As you know, our activities over the last few years have been in 3 separate functional areas:

F1000Prime provides a broad system of selecting and evaluating important new research articles by about 8,000 invited experts (the Faculty) https://f1000.com/prime;

F1000Workspace develops and provides researchers with a set of integrated services helpful in writing and collaborating on research articles, collecting relevant literature, and reference management https://f1000.com/work.

F1000Research develops and operates a new scheme for publishing original research articles https://f1000research.com/about;

We have now reached the stage with F1000Research, which has achieved significant acceptance and adoption by funders and other organisations where it would benefit from a larger publisher with the means and commitment to continue the important publishing model developed by F1000 Research.

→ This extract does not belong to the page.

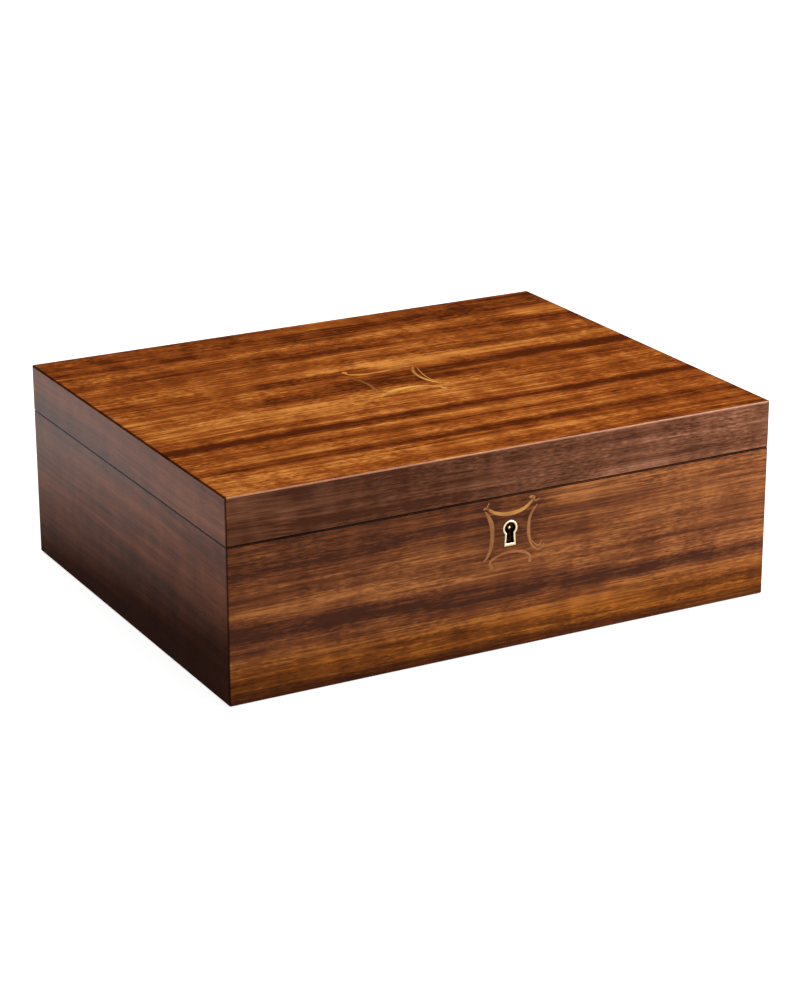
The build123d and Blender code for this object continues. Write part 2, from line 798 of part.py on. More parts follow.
with BuildPart() as hinge_pins:
    with Locations(*[Location((x, hinge_axis_y, hinge_axis_z), (0, 90, 0)) for x in hinge_centres]):
        Cylinder(hinge_pin_radius, hinge_length - knuckle_gap)
keep(hinge_pins.part, "hinge_pins")

# Lock: a plate turned over the rim as a selvedge, a shallow case in front of it, a bolt with
# two prongs that slides behind the keyhole, and a strike plate in the lid with two staples
staple_places = [(way * staple_pitch / 2, bolt_middle) for way in (-1, 1)]
stud_level = (bolt_bottom + bolt_top) / 2
stud_length = lock_back - (bolt_middle - bolt_thickness / 2) + prong_gap
selvedge_bottom = case_top - selvedge_thickness

with BuildPart() as lock_plate:
    with BuildSketch(Plane.XY.offset(selvedge_bottom)):
        with Locations((0, front_inside)):
            Rectangle(selvedge_length, selvedge_width, align=(Align.CENTER, Align.MAX))
        with Locations(*staple_places):
            Rectangle(
                staple_thickness + 2 * staple_play,
                staple_width + 2 * staple_play,
                mode=Mode.SUBTRACT,
            )
    extrude(amount=selvedge_thickness)
    with BuildSketch(Plane.XY.offset(lock_floor)):
        with Locations((0, front_inside)):
            Rectangle(lock_width, lock_plate_thickness, align=(Align.CENTER, Align.MAX))
    extrude(amount=selvedge_bottom - lock_floor)
    wood_screws(lock_screws, case_top, mode=Mode.SUBTRACT)
    # studs that guide the bolt
    with Locations(
        *[Location((way * stud_spread / 2, lock_back, stud_level), (90, 0, 0)) for way in (-1, 1)]
    ):
        Cylinder(guide_radius, stud_length, align=(Align.CENTER, Align.CENTER, Align.MIN))
keep(lock_plate.part, "lock_plate")

with BuildPart() as lock_case:
    with BuildSketch(Plane.XY.offset(lock_floor)):
        with Locations((0, lock_back)):
            Rectangle(lock_width, lock_depth, align=(Align.CENTER, Align.MAX))
    extrude(amount=selvedge_bottom - lock_floor)
    with BuildSketch(Plane.XY.offset(lock_floor + lock_wall)):
        with Locations((0, lock_back)):
            Rectangle(
                lock_width - 2 * lock_wall,
                lock_depth - lock_wall,
                align=(Align.CENTER, Align.MAX),
            )
    extrude(amount=selvedge_bottom - lock_floor, mode=Mode.SUBTRACT)
    with BuildSketch(Plane.XZ.offset(-lock_front)):
        keyhole(keyhole_radius, keyhole_neck, keyhole_foot, keyhole_drop)
    extrude(amount=-lock_wall, mode=Mode.SUBTRACT)
keep(lock_case.part, "lock_case")

prong_tip = staple_thickness / 2 + staple_play
with BuildPart() as lock_bolt:
    with BuildSketch(Plane.XZ.offset(-bolt_middle)):
        bolt_left = -staple_pitch / 2 - prong_tip - bolt_throw - arm_width
        bolt_right = staple_pitch / 2 + prong_gap * 10
        with Locations((bolt_left, bolt_bottom)):
            Rectangle(bolt_right - bolt_left, bolt_height, align=Align.MIN)
        for x, _ in staple_places:
            with Locations((x - prong_tip - bolt_throw - arm_width, bolt_bottom)):
                Rectangle(arm_width, prong_bottom + prong_height - bolt_bottom, align=Align.MIN)
            with Locations((x - prong_tip - bolt_throw - arm_width, prong_bottom)):
                Rectangle(arm_width + bolt_throw, prong_height, align=Align.MIN)
            with Locations((x - prong_tip, prong_bottom + prong_height / 2)):
                Circle(prong_height / 4)
        with Locations((-bolt_throw / 2, bolt_bottom)):
            Rectangle(talon_width, talon_depth, align=(Align.CENTER, Align.MIN), mode=Mode.SUBTRACT)
        for way in (-1, 1):
            with Locations((way * stud_spread / 2 - bolt_throw / 2, stud_level)):
                SlotCenterToCenter(bolt_throw, 2 * guide_radius + 2 * running, mode=Mode.SUBTRACT)
    extrude(amount=bolt_thickness / 2, both=True)
keep(lock_bolt.part, "lock_bolt")

with BuildPart() as drill_pin:
    with Locations(Location((0, lock_back, keyhole_level), (90, 0, 0))):
        Cylinder(
            drill_pin_radius,
            drill_pin_length,
            align=(Align.CENTER, Align.CENTER, Align.MIN),
        )
keep(drill_pin.part, "drill_pin")

with BuildPart() as escutcheon:
    with BuildSketch(Plane.XZ.offset(-front_face + escutcheon_proud)):
        keyhole(escutcheon_radius, escutcheon_neck, escutcheon_foot, escutcheon_drop)
    extrude(amount=-escutcheon_depth - escutcheon_proud)
    chamfer(escutcheon.faces().sort_by(Axis.Y)[0].edges(), escutcheon_proud)
    with BuildSketch(Plane.XZ.offset(-front_face + escutcheon_proud)):
        keyhole(keyhole_radius, keyhole_neck, keyhole_foot, keyhole_drop)
    extrude(amount=-wall, mode=Mode.SUBTRACT)
keep(escutcheon.part, "keyhole_escutcheon")

with BuildPart() as strike_plate:
    with BuildSketch(Plane.XY.offset(lid_bottom)):
        with Locations((0, front_inside)):
            Rectangle(selvedge_length, selvedge_width, align=(Align.CENTER, Align.MAX))
    extrude(amount=selvedge_thickness)
    with BuildSketch(Plane.XY.offset(staple_bottom)):
        with Locations(*staple_places):
            Rectangle(staple_thickness, staple_width)
    extrude(amount=lid_bottom - staple_bottom)
    with BuildSketch(Plane.XY.offset(staple_bottom + staple_web)):
        with Locations(*staple_places):
            Rectangle(staple_thickness, staple_width - 2 * staple_web)
    extrude(amount=prong_height + 3 * prong_gap, mode=Mode.SUBTRACT)
    wood_screws(lock_screws, lid_bottom, 180, mode=Mode.SUBTRACT)
keep(strike_plate.part, "strike_plate")

# Tray: a mitred frame, rebated for its floor, with halved dividers and a row of ring rolls
tray_width = main_width - 2 * tray_gap
tray_depth = inner_depth - 2 * tray_gap
tray_bottom = deck_top + liner_height + tray_seat
tray_floor_top = tray_bottom + tray_floor_thickness
tray_top = tray_bottom + tray_height
tray_inner_width = tray_width - 2 * tray_wall
tray_inner_depth = tray_depth - 2 * tray_wall
tray_front = -tray_inner_depth / 2
tray_left = main_middle - tray_inner_width / 2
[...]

Therefore from 10th January 2020, F1000 Research will become part of Taylor & Francis. We are confident of their commitment to continuing to grow the F1000 Research model and its uptake, and convinced that this will significantly strengthen the task of improving the way researchers can publish and access research.

We are retaining F1000Prime and F1000Workspace and will continue to energetically working on both of them;

F1000Prime’s task of providing a real alternative to the Journal Impact Factor and a better way of assessing the quality of researchers’ contributions – perhaps the most important unsolved task facing the research community.

F1000Workspace will continue to develop and provide to researchers and institutions a state of the art set of software tools to help in the complex tasks of collecting and annotating literature, writing research communications, reference management and collaboration with other researchers in all these tasks.

I look forward to the next chapter in the life of F1000Prime and F1000Workspace.